No primeiro momento, apresentaremos os principais aspectos da política pública de integridade do poder executivo federal, ainda (in)sensível a questões de gênero e raça. Para então a propormos ideias voltadas ao desenvolvimento da agenda e à formulação de uma política pública que possa garantir a inclusão das questões de equidade de gênero e raça na agenda de integridade pública.
A busca pelo aperfeiçoamento da integridade nos espaços públicos nasceu como estratégia contra a corrupção, sustentada e definida pela OCDE como um “dos principais pilares das estruturas políticas, econômicas e sociais" (Organização de Cooperação para o Desenvolvimento Econômico (OCDE, 2017), mas ganhou amplitude com o passar dos anos. O próprio Conselho da OCDE sobre Integridade Pública defende o deslocamento do foco das políticas de integridade ad hoc para uma abordagem dependente do contexto, comportamental e baseada em risco, com ênfase em cultivar uma cultura de integridade em toda a sociedade.
Um sistema de integridade adequado abrangeria assim uma gestão de alto nível, responsabilidades bem definidas, utilização de dados e indicadores para avaliação com base em riscos e clareza na definição e comunicação de regras e valores que devem se refletir nas normas e políticas organizacionais. E, neste contexto, claramente deveríamos encontrar valores e indicadores relacionados à raça e gênero, afinal não há como imaginarmos integridade sem um status social de igualdade entre os seres humanos. De outra via, qualquer conduta discriminatória deve ser qualificada como irregularidade administrativa ou conduta ante ética.
Conceituando-se integridade como o “alinhamento consistente e à adesão de valores, princípios e normas éticas comuns para sustentar e priorizar o interesse público sobre os interesses privados no setor público” (Organização de Cooperação para o Desenvolvimento Econômico (OCDE) 2017), a OCDE plantou a semente que hoje nos permite discutir a utilização dos instrumentos de integridade para promover uma maior igualdade de gênero e de raça no âmbito das instituições públicas.
Pensar na integridade pública com “foco na mudança de comportamentos pode ser um grande desafio, mas é necessário. Só assim podemos avaliar o que está sendo feito para além do cumprimento dos requisitos mínimos da legislação” (Carlos Mauro… [et al.] 2021). Entretanto, esse caminho ainda está para ser construído, uma vez que atual política pública de integridade do Poder Executivo Federal, consubstanciada no Decreto n. 11.529, de 17 de maio de 2023, que se propõe a “estabelecer padrões para as práticas e as medidas de integridade” sequer menciona a equidade de gênero e raça dentre suas metas e indicadores. Não há sequer previsão da discriminação racial e de gênero como risco à integridade pública.
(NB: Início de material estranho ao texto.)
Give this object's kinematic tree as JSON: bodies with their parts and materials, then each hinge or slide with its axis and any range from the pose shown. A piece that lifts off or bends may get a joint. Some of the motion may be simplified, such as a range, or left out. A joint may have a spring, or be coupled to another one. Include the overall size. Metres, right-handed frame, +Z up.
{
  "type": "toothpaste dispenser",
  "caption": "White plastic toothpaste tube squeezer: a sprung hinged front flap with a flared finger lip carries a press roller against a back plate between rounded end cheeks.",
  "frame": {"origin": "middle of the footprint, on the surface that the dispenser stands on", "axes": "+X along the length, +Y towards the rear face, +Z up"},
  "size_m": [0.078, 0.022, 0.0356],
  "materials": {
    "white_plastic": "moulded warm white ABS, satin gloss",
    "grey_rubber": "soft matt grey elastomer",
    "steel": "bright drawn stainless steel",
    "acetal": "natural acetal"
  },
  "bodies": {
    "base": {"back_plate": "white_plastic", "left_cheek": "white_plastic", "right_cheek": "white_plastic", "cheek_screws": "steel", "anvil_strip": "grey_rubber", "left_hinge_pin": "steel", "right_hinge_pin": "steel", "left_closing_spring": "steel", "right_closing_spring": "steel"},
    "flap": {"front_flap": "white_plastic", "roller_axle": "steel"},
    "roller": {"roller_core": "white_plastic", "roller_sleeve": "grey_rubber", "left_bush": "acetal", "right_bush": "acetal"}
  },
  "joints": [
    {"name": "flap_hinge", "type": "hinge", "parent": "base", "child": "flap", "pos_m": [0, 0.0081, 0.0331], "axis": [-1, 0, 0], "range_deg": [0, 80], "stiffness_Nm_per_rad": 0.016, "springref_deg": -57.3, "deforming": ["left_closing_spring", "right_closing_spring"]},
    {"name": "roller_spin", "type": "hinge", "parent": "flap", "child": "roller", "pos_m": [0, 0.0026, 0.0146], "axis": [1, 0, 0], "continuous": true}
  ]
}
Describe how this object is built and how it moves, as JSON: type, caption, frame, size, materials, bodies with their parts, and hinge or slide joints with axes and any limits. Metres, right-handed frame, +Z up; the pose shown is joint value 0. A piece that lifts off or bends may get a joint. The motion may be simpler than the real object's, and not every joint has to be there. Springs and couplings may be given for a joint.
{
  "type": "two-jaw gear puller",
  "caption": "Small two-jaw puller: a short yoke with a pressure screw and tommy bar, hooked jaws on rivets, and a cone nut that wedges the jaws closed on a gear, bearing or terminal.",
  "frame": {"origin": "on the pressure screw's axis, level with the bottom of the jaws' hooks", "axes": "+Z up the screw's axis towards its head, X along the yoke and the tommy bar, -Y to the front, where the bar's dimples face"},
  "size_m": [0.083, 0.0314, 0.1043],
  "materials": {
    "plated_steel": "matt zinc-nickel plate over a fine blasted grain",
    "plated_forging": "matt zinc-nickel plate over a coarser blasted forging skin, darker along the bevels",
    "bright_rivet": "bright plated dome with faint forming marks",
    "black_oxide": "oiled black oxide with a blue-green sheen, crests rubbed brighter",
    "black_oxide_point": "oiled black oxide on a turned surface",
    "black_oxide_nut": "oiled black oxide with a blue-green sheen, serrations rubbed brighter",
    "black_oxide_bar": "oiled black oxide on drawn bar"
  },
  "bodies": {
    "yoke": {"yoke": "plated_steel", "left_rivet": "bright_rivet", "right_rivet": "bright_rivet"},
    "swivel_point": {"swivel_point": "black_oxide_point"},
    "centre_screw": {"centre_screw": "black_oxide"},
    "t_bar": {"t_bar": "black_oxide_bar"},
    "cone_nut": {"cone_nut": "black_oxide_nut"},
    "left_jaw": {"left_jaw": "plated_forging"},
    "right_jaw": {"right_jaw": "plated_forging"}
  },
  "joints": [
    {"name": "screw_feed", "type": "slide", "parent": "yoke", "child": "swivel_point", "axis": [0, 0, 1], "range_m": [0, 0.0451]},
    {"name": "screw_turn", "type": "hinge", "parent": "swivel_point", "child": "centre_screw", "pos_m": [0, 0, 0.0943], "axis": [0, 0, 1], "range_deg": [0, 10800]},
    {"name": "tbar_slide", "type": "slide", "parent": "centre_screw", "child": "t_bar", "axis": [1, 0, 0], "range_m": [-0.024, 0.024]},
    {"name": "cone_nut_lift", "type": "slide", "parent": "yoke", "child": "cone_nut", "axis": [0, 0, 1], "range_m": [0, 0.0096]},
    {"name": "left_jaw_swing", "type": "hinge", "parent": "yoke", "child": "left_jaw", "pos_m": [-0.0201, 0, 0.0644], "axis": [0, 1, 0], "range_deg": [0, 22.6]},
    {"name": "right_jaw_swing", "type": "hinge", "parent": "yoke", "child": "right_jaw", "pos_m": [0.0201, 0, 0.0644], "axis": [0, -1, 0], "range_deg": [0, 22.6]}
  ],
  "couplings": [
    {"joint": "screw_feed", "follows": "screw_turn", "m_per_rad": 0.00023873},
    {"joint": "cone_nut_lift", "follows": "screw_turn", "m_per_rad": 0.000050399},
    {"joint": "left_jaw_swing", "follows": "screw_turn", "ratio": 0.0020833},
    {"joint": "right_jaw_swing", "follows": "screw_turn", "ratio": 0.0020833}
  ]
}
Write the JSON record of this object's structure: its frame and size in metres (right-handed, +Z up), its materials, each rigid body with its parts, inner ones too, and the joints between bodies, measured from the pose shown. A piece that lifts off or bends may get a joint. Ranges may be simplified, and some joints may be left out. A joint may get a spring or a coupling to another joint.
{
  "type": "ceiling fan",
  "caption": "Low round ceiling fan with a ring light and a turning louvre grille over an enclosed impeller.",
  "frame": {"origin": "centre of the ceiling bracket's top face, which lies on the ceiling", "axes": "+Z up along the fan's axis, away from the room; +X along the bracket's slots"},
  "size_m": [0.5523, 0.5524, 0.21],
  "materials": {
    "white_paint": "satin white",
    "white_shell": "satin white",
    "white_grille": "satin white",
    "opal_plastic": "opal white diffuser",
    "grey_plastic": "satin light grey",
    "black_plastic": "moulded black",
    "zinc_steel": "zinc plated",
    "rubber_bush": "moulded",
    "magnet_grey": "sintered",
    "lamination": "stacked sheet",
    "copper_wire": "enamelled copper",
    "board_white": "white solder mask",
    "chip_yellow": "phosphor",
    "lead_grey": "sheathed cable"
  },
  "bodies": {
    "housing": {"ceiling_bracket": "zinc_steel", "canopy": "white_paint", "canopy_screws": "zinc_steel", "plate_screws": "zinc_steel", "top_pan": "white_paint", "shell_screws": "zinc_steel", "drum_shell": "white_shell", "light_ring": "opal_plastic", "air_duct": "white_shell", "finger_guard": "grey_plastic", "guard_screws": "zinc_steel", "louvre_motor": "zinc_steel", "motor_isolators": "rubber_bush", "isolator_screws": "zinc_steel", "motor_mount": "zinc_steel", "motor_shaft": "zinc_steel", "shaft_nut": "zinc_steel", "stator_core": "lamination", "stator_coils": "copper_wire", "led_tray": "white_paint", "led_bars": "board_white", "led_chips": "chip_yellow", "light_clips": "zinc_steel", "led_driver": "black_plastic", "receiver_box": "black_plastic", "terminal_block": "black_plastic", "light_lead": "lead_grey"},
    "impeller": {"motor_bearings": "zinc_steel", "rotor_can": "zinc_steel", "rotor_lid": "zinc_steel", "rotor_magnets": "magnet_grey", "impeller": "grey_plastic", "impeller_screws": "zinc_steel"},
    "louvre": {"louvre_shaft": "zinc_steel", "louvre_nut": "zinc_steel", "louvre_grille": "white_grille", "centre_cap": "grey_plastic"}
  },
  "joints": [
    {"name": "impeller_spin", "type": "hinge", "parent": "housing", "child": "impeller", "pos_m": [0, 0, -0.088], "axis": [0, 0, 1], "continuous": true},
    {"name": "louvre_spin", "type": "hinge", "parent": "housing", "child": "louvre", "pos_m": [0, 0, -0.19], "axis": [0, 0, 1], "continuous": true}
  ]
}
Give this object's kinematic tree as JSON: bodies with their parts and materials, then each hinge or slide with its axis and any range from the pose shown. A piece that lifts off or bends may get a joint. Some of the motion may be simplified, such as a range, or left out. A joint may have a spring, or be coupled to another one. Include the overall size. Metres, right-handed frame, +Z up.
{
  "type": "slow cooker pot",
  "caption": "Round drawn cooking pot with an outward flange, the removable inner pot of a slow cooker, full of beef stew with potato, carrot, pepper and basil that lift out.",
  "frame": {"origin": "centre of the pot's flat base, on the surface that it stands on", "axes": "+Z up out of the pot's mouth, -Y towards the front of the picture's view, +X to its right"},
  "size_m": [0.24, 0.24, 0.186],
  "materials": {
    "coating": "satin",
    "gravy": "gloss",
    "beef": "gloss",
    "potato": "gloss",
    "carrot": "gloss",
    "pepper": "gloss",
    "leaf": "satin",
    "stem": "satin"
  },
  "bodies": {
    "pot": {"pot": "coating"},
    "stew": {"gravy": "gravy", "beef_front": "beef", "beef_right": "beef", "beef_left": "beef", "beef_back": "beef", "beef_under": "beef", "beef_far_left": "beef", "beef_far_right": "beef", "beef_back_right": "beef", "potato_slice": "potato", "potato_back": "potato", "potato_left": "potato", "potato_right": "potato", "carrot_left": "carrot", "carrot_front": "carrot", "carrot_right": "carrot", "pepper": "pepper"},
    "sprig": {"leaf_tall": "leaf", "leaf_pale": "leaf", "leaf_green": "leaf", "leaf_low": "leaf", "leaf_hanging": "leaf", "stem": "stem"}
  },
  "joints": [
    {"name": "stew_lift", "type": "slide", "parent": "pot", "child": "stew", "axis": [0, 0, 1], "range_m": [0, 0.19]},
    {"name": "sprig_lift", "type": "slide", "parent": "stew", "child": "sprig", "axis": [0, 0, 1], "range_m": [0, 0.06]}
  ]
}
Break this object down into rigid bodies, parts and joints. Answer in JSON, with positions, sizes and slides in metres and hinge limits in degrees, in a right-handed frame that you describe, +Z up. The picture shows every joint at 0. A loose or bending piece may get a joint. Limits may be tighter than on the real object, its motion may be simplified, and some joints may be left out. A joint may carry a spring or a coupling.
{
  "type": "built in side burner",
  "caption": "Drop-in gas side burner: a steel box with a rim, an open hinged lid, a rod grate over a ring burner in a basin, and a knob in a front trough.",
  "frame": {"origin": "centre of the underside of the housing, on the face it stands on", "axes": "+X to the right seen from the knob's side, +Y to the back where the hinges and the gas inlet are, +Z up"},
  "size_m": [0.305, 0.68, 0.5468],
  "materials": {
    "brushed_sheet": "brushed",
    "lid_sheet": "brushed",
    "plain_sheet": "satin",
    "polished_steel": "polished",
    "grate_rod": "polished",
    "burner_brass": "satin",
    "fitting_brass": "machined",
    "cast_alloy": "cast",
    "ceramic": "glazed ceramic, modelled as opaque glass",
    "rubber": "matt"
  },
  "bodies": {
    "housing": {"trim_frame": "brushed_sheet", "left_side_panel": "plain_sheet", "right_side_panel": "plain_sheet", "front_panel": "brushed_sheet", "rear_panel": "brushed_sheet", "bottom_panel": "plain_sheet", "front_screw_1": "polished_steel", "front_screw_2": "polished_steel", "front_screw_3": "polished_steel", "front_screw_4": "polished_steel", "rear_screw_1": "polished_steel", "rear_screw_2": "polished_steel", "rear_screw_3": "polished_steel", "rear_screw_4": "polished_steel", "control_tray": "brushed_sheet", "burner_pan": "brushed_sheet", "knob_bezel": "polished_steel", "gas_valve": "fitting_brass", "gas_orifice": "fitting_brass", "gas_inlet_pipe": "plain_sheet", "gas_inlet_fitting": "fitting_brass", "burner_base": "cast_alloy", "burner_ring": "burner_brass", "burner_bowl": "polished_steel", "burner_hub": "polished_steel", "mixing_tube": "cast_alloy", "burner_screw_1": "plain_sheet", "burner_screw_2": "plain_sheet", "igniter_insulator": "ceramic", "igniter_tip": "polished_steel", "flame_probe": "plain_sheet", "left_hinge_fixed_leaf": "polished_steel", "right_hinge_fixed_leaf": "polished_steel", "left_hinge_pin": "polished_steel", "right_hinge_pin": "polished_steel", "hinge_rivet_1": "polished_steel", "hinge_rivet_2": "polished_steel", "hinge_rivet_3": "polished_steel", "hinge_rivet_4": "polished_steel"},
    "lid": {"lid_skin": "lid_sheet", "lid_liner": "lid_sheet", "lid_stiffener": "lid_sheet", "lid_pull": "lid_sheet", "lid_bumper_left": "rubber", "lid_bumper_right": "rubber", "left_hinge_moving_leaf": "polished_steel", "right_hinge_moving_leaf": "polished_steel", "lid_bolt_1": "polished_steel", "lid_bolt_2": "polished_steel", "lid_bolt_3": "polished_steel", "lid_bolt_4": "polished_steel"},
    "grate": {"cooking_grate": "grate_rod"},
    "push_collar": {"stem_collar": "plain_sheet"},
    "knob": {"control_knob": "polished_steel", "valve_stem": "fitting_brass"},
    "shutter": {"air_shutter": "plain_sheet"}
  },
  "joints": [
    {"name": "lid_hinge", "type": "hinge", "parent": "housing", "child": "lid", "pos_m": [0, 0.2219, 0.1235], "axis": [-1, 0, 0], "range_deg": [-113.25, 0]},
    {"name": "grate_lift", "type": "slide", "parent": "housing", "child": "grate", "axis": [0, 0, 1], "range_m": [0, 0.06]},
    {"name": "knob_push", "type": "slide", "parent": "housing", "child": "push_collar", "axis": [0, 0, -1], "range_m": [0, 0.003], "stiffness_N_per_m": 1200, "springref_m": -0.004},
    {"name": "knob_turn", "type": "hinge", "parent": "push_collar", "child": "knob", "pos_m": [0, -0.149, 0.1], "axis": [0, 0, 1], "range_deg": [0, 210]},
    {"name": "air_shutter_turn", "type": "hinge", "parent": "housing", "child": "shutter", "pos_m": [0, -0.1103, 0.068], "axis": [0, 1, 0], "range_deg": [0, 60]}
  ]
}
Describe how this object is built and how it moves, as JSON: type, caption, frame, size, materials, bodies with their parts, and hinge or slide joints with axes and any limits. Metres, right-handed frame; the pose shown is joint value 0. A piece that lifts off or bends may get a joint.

Importante destacar que a integridade era, até o surgimento do SIPEF (política pública anterior), normativamente reconhecida como o princípio da governança pública e uma das condições mínimas a serem exigidas dos líderes públicos pelo Decreto n. 9203, de 22 de novembro de 2017. Esse mesmo normativo determina, ainda, que os órgãos e as entidades da administração direta, autárquica e fundacional devem instituir programa de integridade, com o objetivo de promover a adoção de medidas e ações institucionais destinadas à prevenção, à detecção, à punição e à remediação de fraudes e atos de corrupção, estruturado nos seguintes eixos: comprometimento e apoio da alta administração; existência de unidade responsável pela implementação no órgão ou na entidade; análise, avaliação e gestão dos riscos associados ao tema da integridade; monitoramento contínuo dos atributos do programa de integridade.
Vê-se que antes também não havia interrelação entre programas de integridade e o combate à discriminação de gênero e raça, pelo menos, não de forma direta. Inobstante, esse instrumento ter sido conceituado, pela própria legislação, como “conjunto estruturado de medidas institucionais para prevenção, detecção, punição e remediação de práticas de corrupção e fraude, de irregularidades e de outros desvios éticos e de conduta”3 e, em que pese, casos de discriminação e assédio já eram penalizados pela própria Administração Pública Federal.
O SIPEF, enquanto uma política pública de integridade do Poder Executivo Federal, foi instituído com o objetivo de coordenar e articular as atividades relativas à integridade e estabelecer padrões para as práticas e medidas a ela relacionadas. Sob a coordenação da Secretaria de Transparência e Prevenção da Corrupção da Controladoria-Geral da União, as unidades responsáveis pela gestão da integridade passaram a implementar a integridade na prática.
Atualmente substituído pelo SITAI - Sistema de Integridade, Transparência e Acesso à Informação da Administração Pública Federal, regulamentado pelo Decreto n. 11.529, de 16 de maio de 2013), que avançou ainda mais no que se refere a possibilidade de tratar questões voltadas à promoção de maior equidade racial e de gênero no setor público.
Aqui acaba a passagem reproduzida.